Wright State University faculty members unionized and went on a strike and eventually got a contract that addressed many issues OU faculty members are facing, Lybarger said.
“Wright State was facing the same sort of thing and fought back, but they were unionized,” Lybarger, who is an associate professor of classics, said. “We aren’t, but we can get there.”
The last time OU faculty members tried to unionize was about 10 years ago, and there was about 30% to 35% of signatures, which was around the amount that the faculty legally needed, Lybarger said.
He said there needs to be about 75% of the faculty’s signature before presenting it to the state.
“It takes a lot of work and a real organization of faculty to do that,” Lybarger said. “We’re nowhere near that, but this kind of meeting can be a beginning for that.”
He said another approach would be to build a network of faculty liaisons in every department who actively talk to their department’s faculty members about collective bargaining.
Jennifer Fredette, an associate professor of political science, said different academic departments would like to implement new workload policies for faculty members.
Normally, faculty members teach two courses in the Fall Semester and two courses in the Spring Semester, but there have been conversations of this moving to a five and five model, Fredette said.
Fredette said faculty members can become overworked and underpaid, which hurts their teaching performance.
David Ridpath, an associate professor of sports management, presented about university athletics.
Ridpath said each student pays about $1,300 a year for athletics, despite OU not having an athletics fee.
“Now we say we don’t charge an athletic fee, but we actually do,” Ridpath said.
Ridpath said the university might say that everything is on the table in terms of cuts, but “athletics is never really on the table.”
OU doesn’t generate a lot of money in ticket sales or sponsorship. Athletics is funded from about 70% of tuition subsidies and other subsidies from the university, Ridpath said.
Ridpath said the “front porch” idea of the university attracting students because of athletic success is a “very bad strategy.”
After OU went to the Sweet 16 in 2012, the enrollment actually decreased in the following couple years, Ridpath said. He added that there were other factors that contributed to the decline.
“We as faculty need to bring pressure… to make sure that everything is really truly on the table,” Ridpath said.
He said that according to his research, athletic success causes a short term spike in enrollment at best.
“We can have a robust, successful, fun, inclusive athletic department at this university, but we don’t have to overspend,” Ridpath said. “And we do not have to put further burden on the students.”
Ridpath said he was at OU’s football game Tuesday against Western Michigan University “along with probably 400 other people.” He said he sees no benefit of playing games on a Tuesday night. He said he thinks it makes the university look worse.

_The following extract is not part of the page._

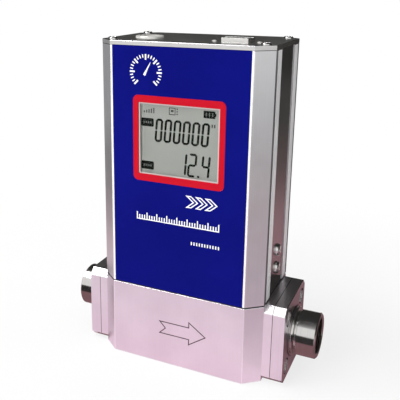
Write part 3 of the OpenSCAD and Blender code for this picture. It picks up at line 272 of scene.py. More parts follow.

Mosher added that the university should have three different budgets. One budget should be for personnel, which would keep track of how many faculty and staff members are needed and where they are needed. Another budget would be focused on money. The last budget would focus on the social benefits of the university.
The value of education in future earnings is about $800,000 over a 35-year span at the national level. He added that about 33% of all growth in the United States over the last decade was from logical innovations, Mosher said.
The financial benefit is about $3.4 million social benefit on a per faculty basis, Mosher said.